Can a sponsor claim a dependent who does not live with them? ▼
Yes — if the sponsor claimed the individual as a dependent on their most recent federal tax return, that person counts toward the household size calculation regardless of where they live. USCIS defines household size based on tax dependency, not physical residence. A sponsor who provides more than 50% of financial support for an aging parent living independently and claims that parent as a dependent must include them in the household size count, which raises the income threshold accordingly.
What if the sponsor's income varies significantly from month to month? ▼
USCIS evaluates the sponsor's most recent tax return to determine annual income, not monthly fluctuations. If the sponsor's income is variable due to commission-based earnings, seasonal work, or self-employment, they should calculate their 12-month average as reported on the prior year's tax return. If recent income has dropped significantly since the last filed return, the sponsor may need to provide a written explanation, updated pay stubs, and — if the drop is substantial — a joint sponsor or asset documentation to cover the gap until the next tax year.

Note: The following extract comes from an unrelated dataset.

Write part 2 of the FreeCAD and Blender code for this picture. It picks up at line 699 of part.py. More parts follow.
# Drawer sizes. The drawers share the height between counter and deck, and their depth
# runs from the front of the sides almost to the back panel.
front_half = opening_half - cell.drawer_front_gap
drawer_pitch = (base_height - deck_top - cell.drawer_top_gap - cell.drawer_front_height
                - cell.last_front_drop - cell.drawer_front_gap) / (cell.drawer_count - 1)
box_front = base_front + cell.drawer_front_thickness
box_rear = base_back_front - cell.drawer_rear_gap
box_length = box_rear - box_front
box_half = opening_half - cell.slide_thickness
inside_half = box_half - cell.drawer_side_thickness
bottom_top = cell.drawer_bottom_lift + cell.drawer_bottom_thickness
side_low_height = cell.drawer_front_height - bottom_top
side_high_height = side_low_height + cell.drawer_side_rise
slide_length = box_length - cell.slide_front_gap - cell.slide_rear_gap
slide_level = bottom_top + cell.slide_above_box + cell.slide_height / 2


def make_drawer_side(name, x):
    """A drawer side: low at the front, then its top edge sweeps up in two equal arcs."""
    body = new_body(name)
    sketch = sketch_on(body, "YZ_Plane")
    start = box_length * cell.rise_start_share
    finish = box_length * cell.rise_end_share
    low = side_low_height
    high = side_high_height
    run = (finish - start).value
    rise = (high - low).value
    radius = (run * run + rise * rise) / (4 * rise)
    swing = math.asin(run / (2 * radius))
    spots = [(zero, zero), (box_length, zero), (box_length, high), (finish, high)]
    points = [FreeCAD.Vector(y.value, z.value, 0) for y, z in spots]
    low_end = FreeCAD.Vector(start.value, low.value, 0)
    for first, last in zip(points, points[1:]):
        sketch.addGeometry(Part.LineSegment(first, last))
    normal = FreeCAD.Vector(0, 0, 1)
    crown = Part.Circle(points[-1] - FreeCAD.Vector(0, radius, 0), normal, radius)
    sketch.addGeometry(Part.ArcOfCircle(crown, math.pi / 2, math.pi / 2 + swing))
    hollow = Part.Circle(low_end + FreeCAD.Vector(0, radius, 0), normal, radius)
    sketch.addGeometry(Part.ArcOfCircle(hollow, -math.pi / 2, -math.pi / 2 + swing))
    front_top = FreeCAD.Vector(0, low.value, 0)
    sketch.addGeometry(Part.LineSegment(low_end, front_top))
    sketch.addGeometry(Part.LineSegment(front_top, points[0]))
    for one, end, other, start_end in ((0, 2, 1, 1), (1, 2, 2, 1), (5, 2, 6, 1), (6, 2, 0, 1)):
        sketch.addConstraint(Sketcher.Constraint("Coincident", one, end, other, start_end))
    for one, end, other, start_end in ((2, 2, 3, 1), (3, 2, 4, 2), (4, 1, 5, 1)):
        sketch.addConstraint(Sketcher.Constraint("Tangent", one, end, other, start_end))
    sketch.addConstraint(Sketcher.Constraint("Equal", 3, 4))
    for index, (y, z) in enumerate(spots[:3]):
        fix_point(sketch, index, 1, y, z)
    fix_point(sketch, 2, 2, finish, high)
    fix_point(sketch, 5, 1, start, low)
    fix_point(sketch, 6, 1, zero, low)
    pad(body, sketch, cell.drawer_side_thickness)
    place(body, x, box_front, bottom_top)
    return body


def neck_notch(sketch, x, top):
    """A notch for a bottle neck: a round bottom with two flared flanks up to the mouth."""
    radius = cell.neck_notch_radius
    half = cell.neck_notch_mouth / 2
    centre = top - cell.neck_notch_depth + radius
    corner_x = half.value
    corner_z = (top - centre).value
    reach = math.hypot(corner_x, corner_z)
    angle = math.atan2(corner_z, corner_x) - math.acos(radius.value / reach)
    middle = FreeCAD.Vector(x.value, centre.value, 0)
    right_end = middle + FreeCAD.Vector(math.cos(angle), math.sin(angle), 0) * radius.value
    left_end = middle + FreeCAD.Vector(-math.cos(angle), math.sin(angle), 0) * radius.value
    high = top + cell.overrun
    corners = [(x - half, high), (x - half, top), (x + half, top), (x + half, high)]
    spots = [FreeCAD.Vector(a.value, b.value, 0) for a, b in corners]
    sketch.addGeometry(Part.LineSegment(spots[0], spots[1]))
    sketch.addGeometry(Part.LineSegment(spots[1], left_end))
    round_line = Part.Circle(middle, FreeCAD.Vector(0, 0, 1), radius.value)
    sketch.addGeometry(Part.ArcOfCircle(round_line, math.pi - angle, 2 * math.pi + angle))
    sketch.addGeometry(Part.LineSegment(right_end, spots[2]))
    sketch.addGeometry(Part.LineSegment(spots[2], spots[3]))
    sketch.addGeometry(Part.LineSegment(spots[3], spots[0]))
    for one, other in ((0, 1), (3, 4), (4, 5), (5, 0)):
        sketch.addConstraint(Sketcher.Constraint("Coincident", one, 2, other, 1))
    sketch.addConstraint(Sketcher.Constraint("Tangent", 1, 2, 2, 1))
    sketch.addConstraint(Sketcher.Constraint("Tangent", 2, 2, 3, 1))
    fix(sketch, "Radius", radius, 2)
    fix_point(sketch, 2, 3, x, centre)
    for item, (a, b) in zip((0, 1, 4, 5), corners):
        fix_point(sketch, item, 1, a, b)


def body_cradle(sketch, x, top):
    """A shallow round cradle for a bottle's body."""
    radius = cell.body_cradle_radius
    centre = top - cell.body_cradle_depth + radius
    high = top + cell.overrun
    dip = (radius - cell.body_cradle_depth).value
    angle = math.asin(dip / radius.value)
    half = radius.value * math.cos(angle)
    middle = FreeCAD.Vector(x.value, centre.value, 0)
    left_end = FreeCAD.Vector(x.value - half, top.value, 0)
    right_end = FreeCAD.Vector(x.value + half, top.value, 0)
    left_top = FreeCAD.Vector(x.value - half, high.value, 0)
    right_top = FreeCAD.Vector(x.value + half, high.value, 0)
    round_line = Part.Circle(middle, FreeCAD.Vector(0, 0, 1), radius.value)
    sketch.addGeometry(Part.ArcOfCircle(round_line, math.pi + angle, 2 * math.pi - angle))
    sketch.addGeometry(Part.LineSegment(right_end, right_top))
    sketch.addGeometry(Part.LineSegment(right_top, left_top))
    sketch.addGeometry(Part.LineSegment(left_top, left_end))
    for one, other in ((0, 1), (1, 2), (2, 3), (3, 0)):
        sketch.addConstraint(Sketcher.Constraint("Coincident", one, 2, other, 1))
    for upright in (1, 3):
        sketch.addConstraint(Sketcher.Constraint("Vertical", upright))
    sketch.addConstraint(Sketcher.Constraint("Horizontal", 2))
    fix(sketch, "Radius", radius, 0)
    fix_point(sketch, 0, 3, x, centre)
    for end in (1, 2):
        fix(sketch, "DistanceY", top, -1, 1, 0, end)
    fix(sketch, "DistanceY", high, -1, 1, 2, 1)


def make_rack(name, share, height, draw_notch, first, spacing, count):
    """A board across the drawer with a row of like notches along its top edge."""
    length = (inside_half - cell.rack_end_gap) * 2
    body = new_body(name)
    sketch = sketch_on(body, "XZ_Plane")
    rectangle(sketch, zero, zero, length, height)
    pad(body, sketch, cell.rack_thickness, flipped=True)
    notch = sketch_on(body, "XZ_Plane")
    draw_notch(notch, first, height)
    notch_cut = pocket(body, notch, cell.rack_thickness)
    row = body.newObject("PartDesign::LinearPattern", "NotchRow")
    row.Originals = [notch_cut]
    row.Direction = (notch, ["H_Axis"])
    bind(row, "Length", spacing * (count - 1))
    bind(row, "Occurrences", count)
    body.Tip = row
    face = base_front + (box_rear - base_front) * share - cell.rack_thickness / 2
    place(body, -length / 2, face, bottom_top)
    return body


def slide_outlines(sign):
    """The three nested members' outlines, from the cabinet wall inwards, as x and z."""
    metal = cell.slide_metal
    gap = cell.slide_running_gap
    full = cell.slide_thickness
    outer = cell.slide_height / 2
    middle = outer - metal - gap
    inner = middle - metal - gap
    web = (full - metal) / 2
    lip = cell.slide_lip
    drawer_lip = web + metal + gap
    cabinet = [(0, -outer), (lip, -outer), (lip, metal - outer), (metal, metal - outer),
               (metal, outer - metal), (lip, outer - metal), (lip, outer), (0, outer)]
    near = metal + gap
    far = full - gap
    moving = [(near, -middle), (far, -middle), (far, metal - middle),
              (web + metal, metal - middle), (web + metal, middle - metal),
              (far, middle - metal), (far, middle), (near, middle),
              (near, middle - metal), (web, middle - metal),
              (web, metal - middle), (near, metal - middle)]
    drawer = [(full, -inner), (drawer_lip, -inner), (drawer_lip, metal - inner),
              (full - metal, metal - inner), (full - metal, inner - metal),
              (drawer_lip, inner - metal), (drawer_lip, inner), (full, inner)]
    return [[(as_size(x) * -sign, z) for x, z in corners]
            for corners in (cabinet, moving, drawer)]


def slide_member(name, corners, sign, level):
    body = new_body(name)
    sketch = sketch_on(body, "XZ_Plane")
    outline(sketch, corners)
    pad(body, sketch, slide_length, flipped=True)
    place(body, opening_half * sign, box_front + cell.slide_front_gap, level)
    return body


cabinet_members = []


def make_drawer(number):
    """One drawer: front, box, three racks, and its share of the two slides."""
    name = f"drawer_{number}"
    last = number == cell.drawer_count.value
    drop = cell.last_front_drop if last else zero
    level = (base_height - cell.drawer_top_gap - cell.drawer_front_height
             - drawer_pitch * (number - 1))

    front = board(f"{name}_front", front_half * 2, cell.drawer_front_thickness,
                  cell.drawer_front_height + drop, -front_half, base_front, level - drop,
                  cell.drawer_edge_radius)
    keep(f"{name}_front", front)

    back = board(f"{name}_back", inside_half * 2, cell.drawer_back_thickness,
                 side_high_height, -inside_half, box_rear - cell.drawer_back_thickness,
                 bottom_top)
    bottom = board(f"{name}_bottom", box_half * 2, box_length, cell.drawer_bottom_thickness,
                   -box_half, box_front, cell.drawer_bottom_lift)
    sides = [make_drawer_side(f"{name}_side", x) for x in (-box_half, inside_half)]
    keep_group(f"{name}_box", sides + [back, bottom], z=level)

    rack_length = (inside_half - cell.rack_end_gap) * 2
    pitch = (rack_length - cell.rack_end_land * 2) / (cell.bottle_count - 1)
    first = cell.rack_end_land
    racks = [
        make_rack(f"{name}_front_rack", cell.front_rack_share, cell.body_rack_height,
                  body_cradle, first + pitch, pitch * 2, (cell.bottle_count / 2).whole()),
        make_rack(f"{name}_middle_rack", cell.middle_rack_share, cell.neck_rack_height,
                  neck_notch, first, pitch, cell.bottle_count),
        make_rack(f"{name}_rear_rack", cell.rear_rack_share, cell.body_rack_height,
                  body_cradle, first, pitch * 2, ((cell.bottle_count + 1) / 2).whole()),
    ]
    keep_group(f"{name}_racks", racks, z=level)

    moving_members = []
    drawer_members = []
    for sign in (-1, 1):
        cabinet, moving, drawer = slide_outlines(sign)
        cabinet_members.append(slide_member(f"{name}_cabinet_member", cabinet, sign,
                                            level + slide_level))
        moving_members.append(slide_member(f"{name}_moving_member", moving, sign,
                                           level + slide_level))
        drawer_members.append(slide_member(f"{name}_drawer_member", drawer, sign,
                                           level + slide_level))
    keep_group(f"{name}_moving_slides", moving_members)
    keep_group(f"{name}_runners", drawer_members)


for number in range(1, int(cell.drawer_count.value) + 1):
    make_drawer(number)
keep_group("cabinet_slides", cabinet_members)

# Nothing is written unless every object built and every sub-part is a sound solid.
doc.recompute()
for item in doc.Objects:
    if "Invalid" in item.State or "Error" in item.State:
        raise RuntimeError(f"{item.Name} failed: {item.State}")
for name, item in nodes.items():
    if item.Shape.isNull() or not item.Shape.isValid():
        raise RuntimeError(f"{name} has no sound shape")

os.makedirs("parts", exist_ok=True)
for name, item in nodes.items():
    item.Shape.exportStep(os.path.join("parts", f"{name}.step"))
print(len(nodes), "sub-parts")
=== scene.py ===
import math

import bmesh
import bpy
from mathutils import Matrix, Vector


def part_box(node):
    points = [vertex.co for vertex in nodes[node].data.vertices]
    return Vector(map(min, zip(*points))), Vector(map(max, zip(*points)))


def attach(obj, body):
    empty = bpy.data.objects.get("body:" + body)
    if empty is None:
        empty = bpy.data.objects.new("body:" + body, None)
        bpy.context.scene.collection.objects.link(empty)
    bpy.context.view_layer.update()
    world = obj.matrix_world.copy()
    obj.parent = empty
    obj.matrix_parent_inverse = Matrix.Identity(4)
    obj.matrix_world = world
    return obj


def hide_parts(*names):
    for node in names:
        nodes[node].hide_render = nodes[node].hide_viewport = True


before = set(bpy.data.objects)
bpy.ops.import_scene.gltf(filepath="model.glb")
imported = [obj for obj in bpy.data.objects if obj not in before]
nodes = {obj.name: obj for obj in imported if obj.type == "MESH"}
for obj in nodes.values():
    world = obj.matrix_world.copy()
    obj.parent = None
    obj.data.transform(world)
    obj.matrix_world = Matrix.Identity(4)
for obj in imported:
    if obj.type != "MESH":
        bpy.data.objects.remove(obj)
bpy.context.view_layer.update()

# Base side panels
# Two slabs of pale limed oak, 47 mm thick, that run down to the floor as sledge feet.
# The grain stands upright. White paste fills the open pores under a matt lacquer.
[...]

Can the sponsor use their 401(k) or IRA balance as an asset? ▼
Yes — retirement account balances qualify as assets if the sponsor can demonstrate they are accessible without excessive penalty. Traditional 401(k) and IRA accounts count at their current market value, though the sponsor must acknowledge that early withdrawal may incur taxes and penalties. Roth IRA contributions (but not earnings) can be withdrawn without penalty and are treated as fully liquid assets. USCIS requires recent account statements and a signed declaration that the funds can be liquidated if needed to support the immigrant.